======== GIVEN MATERIAL

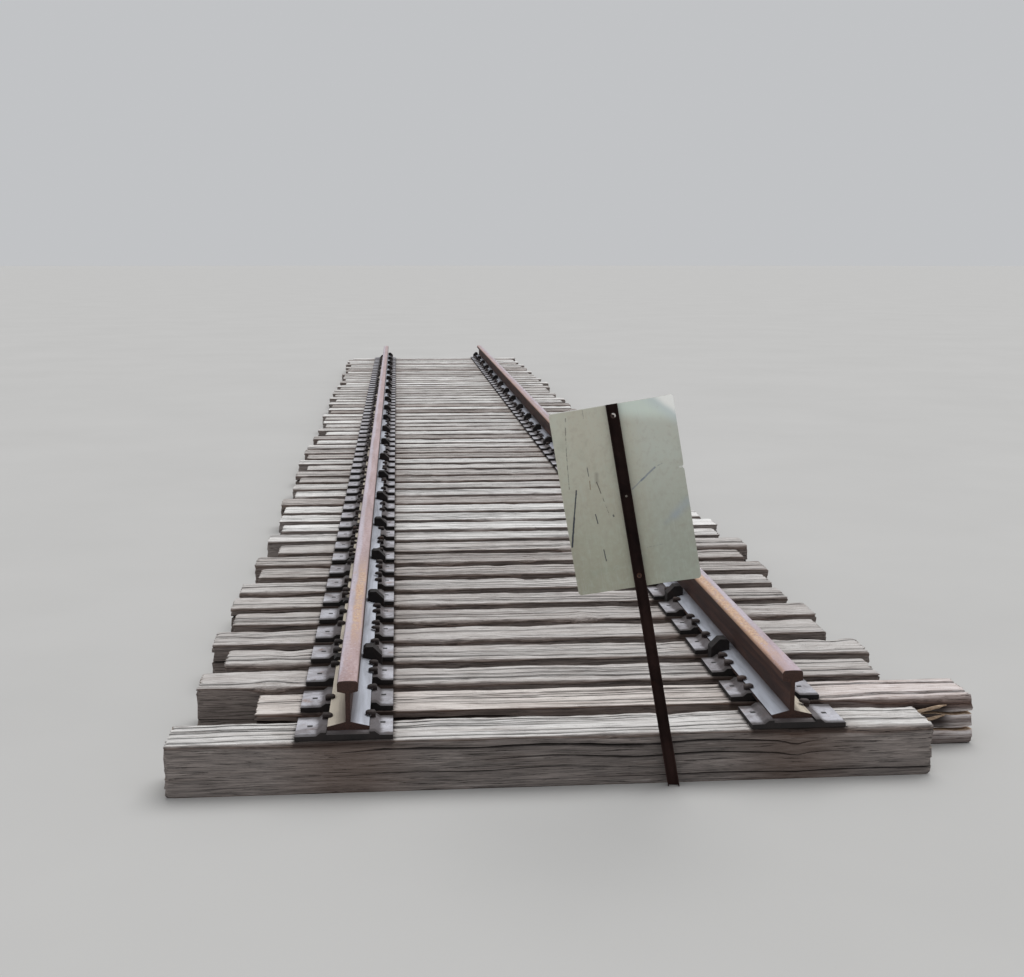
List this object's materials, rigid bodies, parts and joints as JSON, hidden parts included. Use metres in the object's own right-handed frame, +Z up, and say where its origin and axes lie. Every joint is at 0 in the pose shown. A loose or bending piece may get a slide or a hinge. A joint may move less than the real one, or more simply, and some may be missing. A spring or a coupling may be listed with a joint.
{
  "type": "railway track end with stop sign",
  "caption": "End of a railway track: rusty flat-bottom rails on close-set timber ties with plates and anchors, and a leaning sign between the rail ends.",
  "frame": {"origin": "on the ground, under the middle of the end tie, on the track's centre line", "axes": "+Z up; +Y along the track, away from its end; +X to the right, seen from beyond the track's end"},
  "size_m": [2.854, 18.378, 1.314],
  "materials": {
    "rail_steel": "rusted rolled steel, worn smoother on the head",
    "tie_timber": "weathered silver-grey timber with long cracks",
    "split_tie_timber": "bleached, split timber",
    "plate_steel": "rusted steel with a grey sheen",
    "anchor_steel": "dark, rough rust",
    "post_steel": "dark weathered channel",
    "panel_aluminium": "bare dull sheet, scratched",
    "bolt_steel": "dull zinc"
  },
  "bodies": {
    "root": {"left_rail": "rail_steel", "right_rail": "rail_steel", "ties_bay_1": "tie_timber", "ties_bay_2": "tie_timber", "ties_bay_3": "tie_timber", "ties_bay_4": "tie_timber", "ties_bay_5": "tie_timber", "ties_bay_6": "tie_timber", "end_tie": "tie_timber", "split_tie": "split_tie_timber", "split_tie_splinters": "split_tie_timber", "tie_plates_left_1": "plate_steel", "tie_plates_left_2": "plate_steel", "tie_plates_left_3": "plate_steel", "tie_plates_left_4": "plate_steel", "tie_plates_left_5": "plate_steel", "tie_plates_left_6": "plate_steel", "tie_plates_right_1": "plate_steel", "tie_plates_right_2": "plate_steel", "tie_plates_right_3": "plate_steel", "tie_plates_right_4": "plate_steel", "tie_plates_right_5": "plate_steel", "tie_plates_right_6": "plate_steel", "rail_anchors_left_1": "anchor_steel", "rail_anchors_left_2": "anchor_steel", "rail_anchors_left_3": "anchor_steel", "rail_anchors_left_4": "anchor_steel", "rail_anchors_left_5": "anchor_steel", "rail_anchors_left_6": "anchor_steel", "rail_anchors_right_1": "anchor_steel", "rail_anchors_right_2": "anchor_steel", "rail_anchors_right_3": "anchor_steel", "rail_anchors_right_4": "anchor_steel", "rail_anchors_right_5": "anchor_steel", "rail_anchors_right_6": "anchor_steel", "sign_post": "post_steel", "sign_panel": "panel_aluminium", "sign_bolt_upper": "bolt_steel", "sign_bolt_lower": "bolt_steel", "sign_washer_upper": "bolt_steel", "sign_washer_lower": "bolt_steel", "sign_nut_upper": "bolt_steel", "sign_nut_lower": "bolt_steel"}
  },
  "joints": []
}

================

Write the data out again in full and exactly.

- _RESULT FOR THIS TASK_:
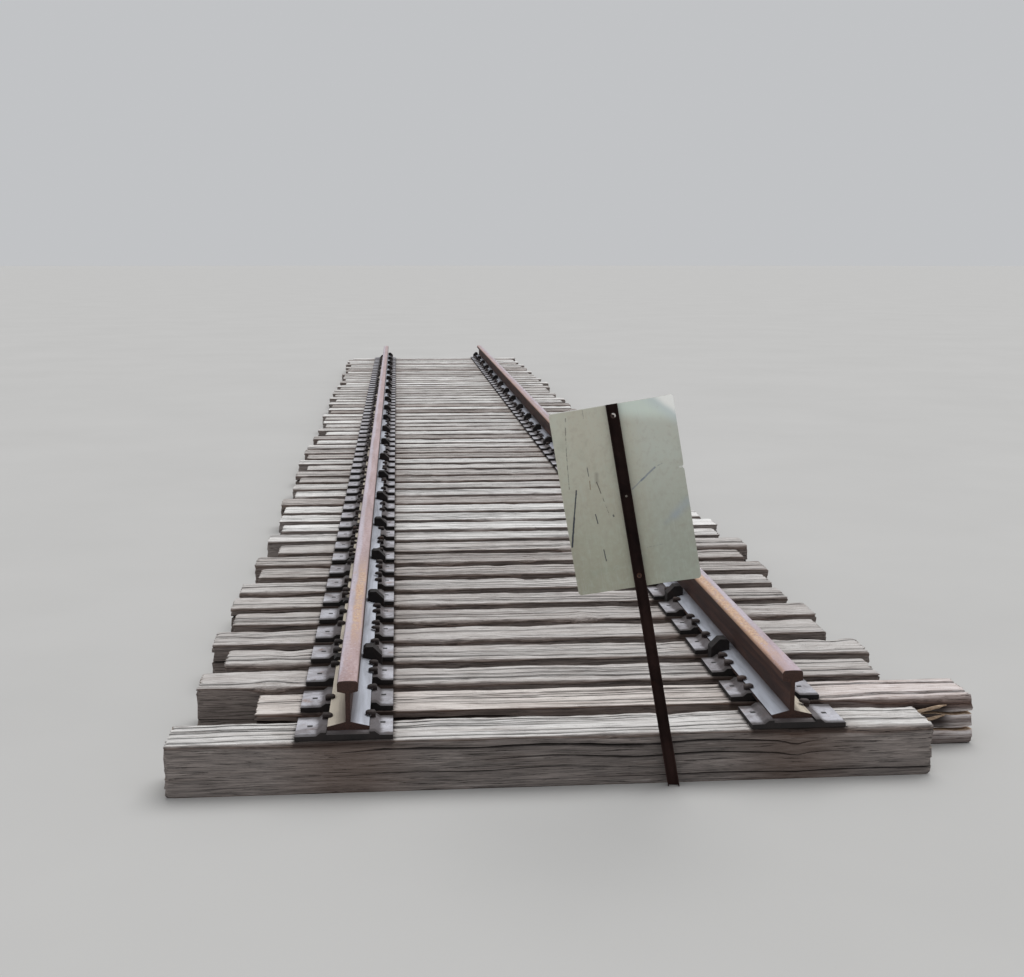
List this object's materials, rigid bodies, parts and joints as JSON, hidden parts included. Use metres in the object's own right-handed frame, +Z up, and say where its origin and axes lie. Every joint is at 0 in the pose shown. A loose or bending piece may get a slide or a hinge. A joint may move less than the real one, or more simply, and some may be missing. A spring or a coupling may be listed with a joint.
{
  "type": "railway track end with stop sign",
  "caption": "End of a railway track: rusty flat-bottom rails on close-set timber ties with plates and anchors, and a leaning sign between the rail ends.",
  "frame": {"origin": "on the ground, under the middle of the end tie, on the track's centre line", "axes": "+Z up; +Y along the track, away from its end; +X to the right, seen from beyond the track's end"},
  "size_m": [2.854, 18.378, 1.314],
  "materials": {
    "rail_steel": "rusted rolled steel, worn smoother on the head",
    "tie_timber": "weathered silver-grey timber with long cracks",
    "split_tie_timber": "bleached, split timber",
    "plate_steel": "rusted steel with a grey sheen",
    "anchor_steel": "dark, rough rust",
    "post_steel": "dark weathered channel",
    "panel_aluminium": "bare dull sheet, scratched",
    "bolt_steel": "dull zinc"
  },
  "bodies": {
    "root": {"left_rail": "rail_steel", "right_rail": "rail_steel", "ties_bay_1": "tie_timber", "ties_bay_2": "tie_timber", "ties_bay_3": "tie_timber", "ties_bay_4": "tie_timber", "ties_bay_5": "tie_timber", "ties_bay_6": "tie_timber", "end_tie": "tie_timber", "split_tie": "split_tie_timber", "split_tie_splinters": "split_tie_timber", "tie_plates_left_1": "plate_steel", "tie_plates_left_2": "plate_steel", "tie_plates_left_3": "plate_steel", "tie_plates_left_4": "plate_steel", "tie_plates_left_5": "plate_steel", "tie_plates_left_6": "plate_steel", "tie_plates_right_1": "plate_steel", "tie_plates_right_2": "plate_steel", "tie_plates_right_3": "plate_steel", "tie_plates_right_4": "plate_steel", "tie_plates_right_5": "plate_steel", "tie_plates_right_6": "plate_steel", "rail_anchors_left_1": "anchor_steel", "rail_anchors_left_2": "anchor_steel", "rail_anchors_left_3": "anchor_steel", "rail_anchors_left_4": "anchor_steel", "rail_anchors_left_5": "anchor_steel", "rail_anchors_left_6": "anchor_steel", "rail_anchors_right_1": "anchor_steel", "rail_anchors_right_2": "anchor_steel", "rail_anchors_right_3": "anchor_steel", "rail_anchors_right_4": "anchor_steel", "rail_anchors_right_5": "anchor_steel", "rail_anchors_right_6": "anchor_steel", "sign_post": "post_steel", "sign_panel": "panel_aluminium", "sign_bolt_upper": "bolt_steel", "sign_bolt_lower": "bolt_steel", "sign_washer_upper": "bolt_steel", "sign_washer_lower": "bolt_steel", "sign_nut_upper": "bolt_steel", "sign_nut_lower": "bolt_steel"}
  },
  "joints": []
}